Jazzy strings: U violinist puts a new spin on old classics

The U’s first jazz violinist, Elizabeth Anderson, dazzled a full house at Dumke Hall on Monday night in her senior recital, a performance that marks the culmination of her years of study at the U.

The performance included not only several different ensembles, but also covered an impressive variety of styles, from traditional jazz to tango.

The evening began with a quartet (featuring Anderson and her electric violin) performing a few works by well-known artists such as John Coltrane and Miles Davis. Anderson wasted no time proving the legitimacy of the jazz violin, despite the U’s lack of an official program. Earning applause and yells even before the end of her solo during the first piece of the night, a Wayne Shorter tune, Anderson’s playing offered a unique twist on the well-known pieces. Her flowing legato passages and percussive chord soloing demonstrated the strengths that are inherent in the violin, but are so often lacking with other instruments.
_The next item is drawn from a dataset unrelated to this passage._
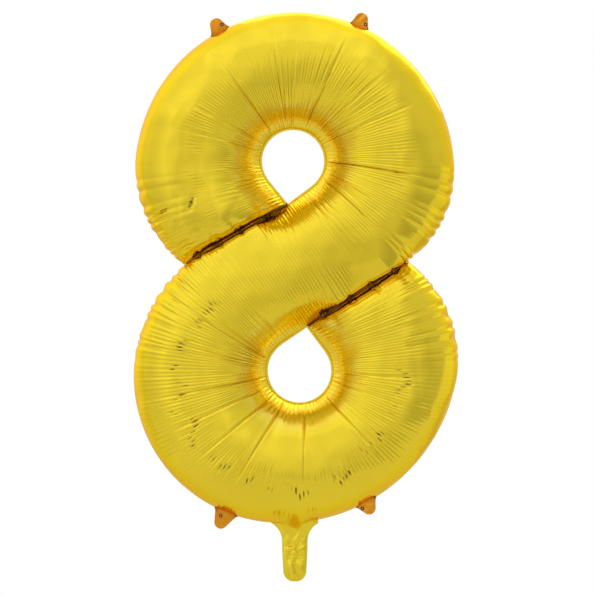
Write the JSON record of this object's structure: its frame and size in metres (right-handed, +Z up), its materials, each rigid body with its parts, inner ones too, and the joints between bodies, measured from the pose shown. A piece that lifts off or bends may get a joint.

The performance was augmented after a few tunes by adding recent U graduates Spencer Kellog, Carol Turcotte and Boyd Bement on saxophone, flute and guitar, respectively. This larger ensemble began by playing an original work by Kellog, which was noticeably more contemporary than the standards with which they had begun. The next tune, an arrangement by Kellog of John Coltrane’s “Lonnie’s Lament,” let the group showcase its talent for putting a new spin on old classics.

Following the solo performance, the final two ensembles to play were bands that Anderson has been playing with for some time-Oblivion, a Latin/Tango group, and World Crime League.

Oblivion performed two works by Astor Piazolla, both arranged by Anderson and clarinetist Dave Sulter. The pieces were driven by a strong, underlying Latin pulse that contrasted nicely with the straight-ahead jazz that had preceded it. Anderson once again displayed her virtuosity in her solos, abandoning the melodic style she had used before in favor of a more rhythmically driven approach.

World Crime League performed all original compositions of Kellog and Anderson, as well as enlisting the service of U faculty guitarist Geoffrey Miller. “Mullet Ballet,” the second tune performed by the ensemble, was a 15-minute exploration of chaos, broken up sporadically by soloing from various band-members.

After a warning that “we sometimes get a little loud” from Anderson, the band played its last tune, “Chupacaba’s Love Muffin.” With the help of drummer Mason Aeschbasher, the concert ended with a definite bang.